[Exercise prompt]:
Reproduce each line of the material precisely.

[Collected material]:
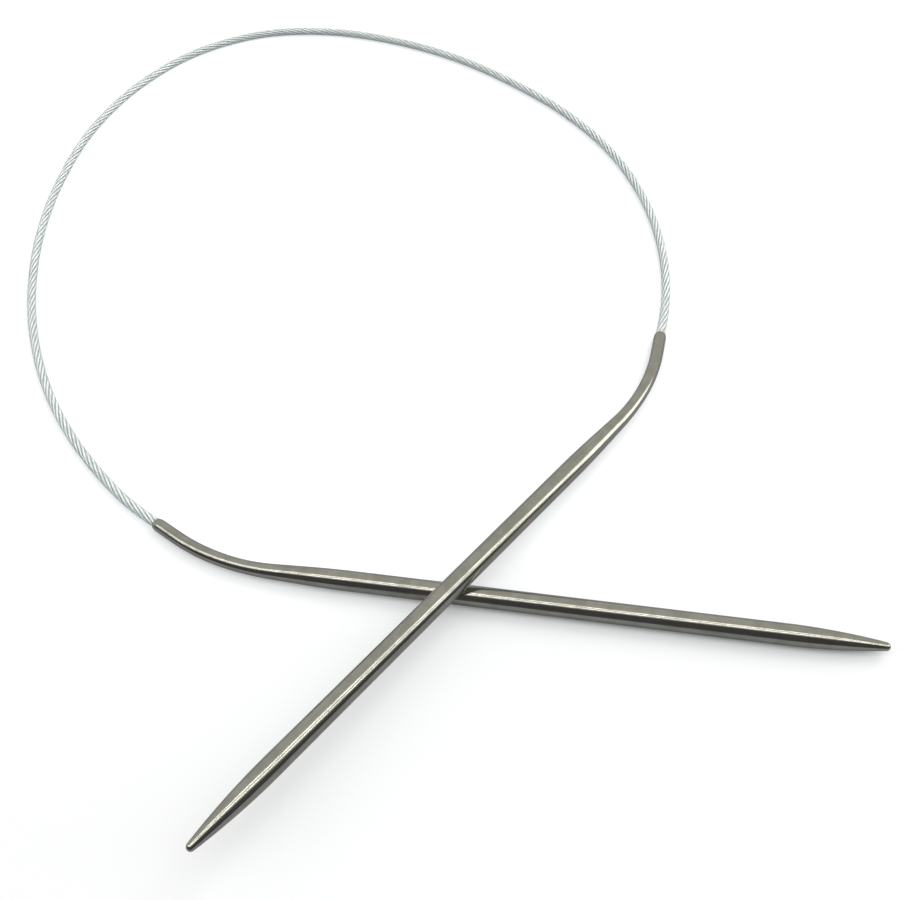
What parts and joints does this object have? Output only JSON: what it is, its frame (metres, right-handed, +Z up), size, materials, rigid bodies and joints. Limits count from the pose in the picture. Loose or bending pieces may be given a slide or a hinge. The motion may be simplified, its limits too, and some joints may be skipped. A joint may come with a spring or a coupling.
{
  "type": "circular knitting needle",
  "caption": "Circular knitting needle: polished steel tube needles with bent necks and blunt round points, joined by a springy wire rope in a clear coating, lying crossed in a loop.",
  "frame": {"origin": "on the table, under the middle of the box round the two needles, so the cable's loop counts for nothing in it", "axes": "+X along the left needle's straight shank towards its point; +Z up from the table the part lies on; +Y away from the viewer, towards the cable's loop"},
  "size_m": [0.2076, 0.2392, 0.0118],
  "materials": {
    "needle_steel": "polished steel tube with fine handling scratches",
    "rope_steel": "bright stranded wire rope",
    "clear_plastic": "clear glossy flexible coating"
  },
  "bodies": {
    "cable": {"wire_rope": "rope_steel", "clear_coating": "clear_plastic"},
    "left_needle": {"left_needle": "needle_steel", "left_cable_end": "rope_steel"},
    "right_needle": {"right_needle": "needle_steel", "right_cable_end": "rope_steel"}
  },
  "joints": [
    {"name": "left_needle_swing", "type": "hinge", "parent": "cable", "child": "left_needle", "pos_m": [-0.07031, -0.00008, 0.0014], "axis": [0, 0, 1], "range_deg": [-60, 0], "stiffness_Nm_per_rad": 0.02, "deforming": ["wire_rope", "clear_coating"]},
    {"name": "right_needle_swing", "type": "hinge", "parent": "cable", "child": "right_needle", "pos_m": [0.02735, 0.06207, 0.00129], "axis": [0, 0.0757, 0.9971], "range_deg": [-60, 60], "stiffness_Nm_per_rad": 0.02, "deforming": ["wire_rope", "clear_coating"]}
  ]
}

[Output below]:
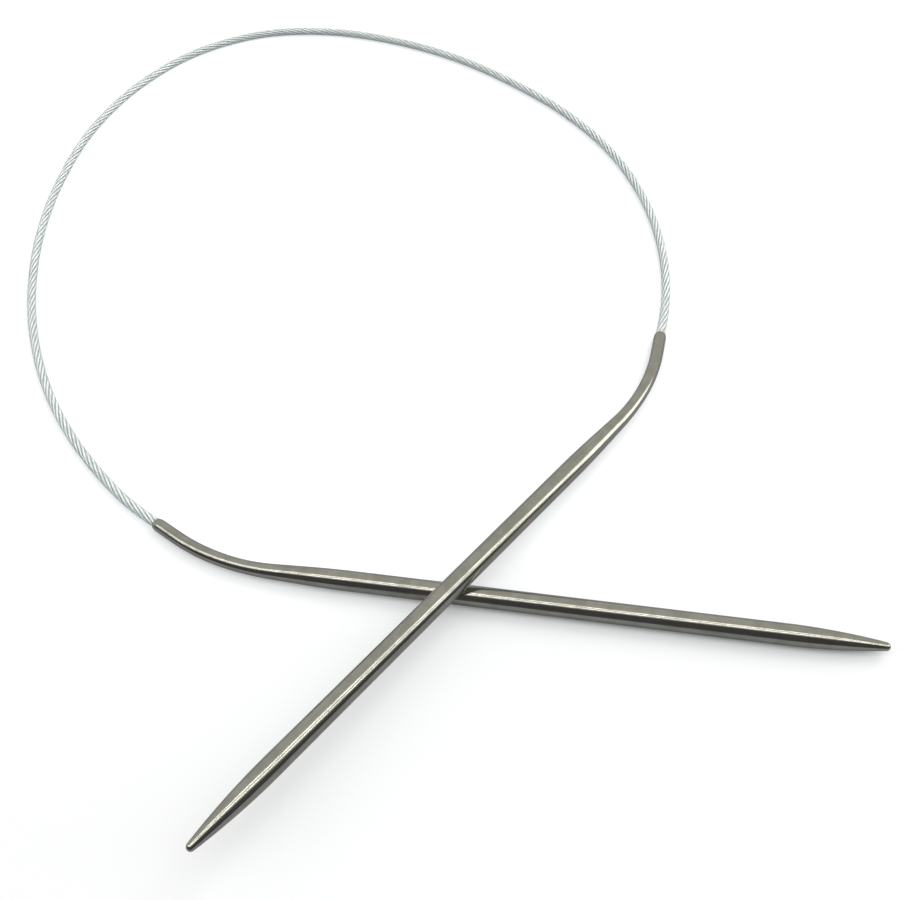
What parts and joints does this object have? Output only JSON: what it is, its frame (metres, right-handed, +Z up), size, materials, rigid bodies and joints. Limits count from the pose in the picture. Loose or bending pieces may be given a slide or a hinge. The motion may be simplified, its limits too, and some joints may be skipped. A joint may come with a spring or a coupling.
{
  "type": "circular knitting needle",
  "caption": "Circular knitting needle: polished steel tube needles with bent necks and blunt round points, joined by a springy wire rope in a clear coating, lying crossed in a loop.",
  "frame": {"origin": "on the table, under the middle of the box round the two needles, so the cable's loop counts for nothing in it", "axes": "+X along the left needle's straight shank towards its point; +Z up from the table the part lies on; +Y away from the viewer, towards the cable's loop"},
  "size_m": [0.2076, 0.2392, 0.0118],
  "materials": {
    "needle_steel": "polished steel tube with fine handling scratches",
    "rope_steel": "bright stranded wire rope",
    "clear_plastic": "clear glossy flexible coating"
  },
  "bodies": {
    "cable": {"wire_rope": "rope_steel", "clear_coating": "clear_plastic"},
    "left_needle": {"left_needle": "needle_steel", "left_cable_end": "rope_steel"},
    "right_needle": {"right_needle": "needle_steel", "right_cable_end": "rope_steel"}
  },
  "joints": [
    {"name": "left_needle_swing", "type": "hinge", "parent": "cable", "child": "left_needle", "pos_m": [-0.07031, -0.00008, 0.0014], "axis": [0, 0, 1], "range_deg": [-60, 0], "stiffness_Nm_per_rad": 0.02, "deforming": ["wire_rope", "clear_coating"]},
    {"name": "right_needle_swing", "type": "hinge", "parent": "cable", "child": "right_needle", "pos_m": [0.02735, 0.06207, 0.00129], "axis": [0, 0.0757, 0.9971], "range_deg": [-60, 60], "stiffness_Nm_per_rad": 0.02, "deforming": ["wire_rope", "clear_coating"]}
  ]
}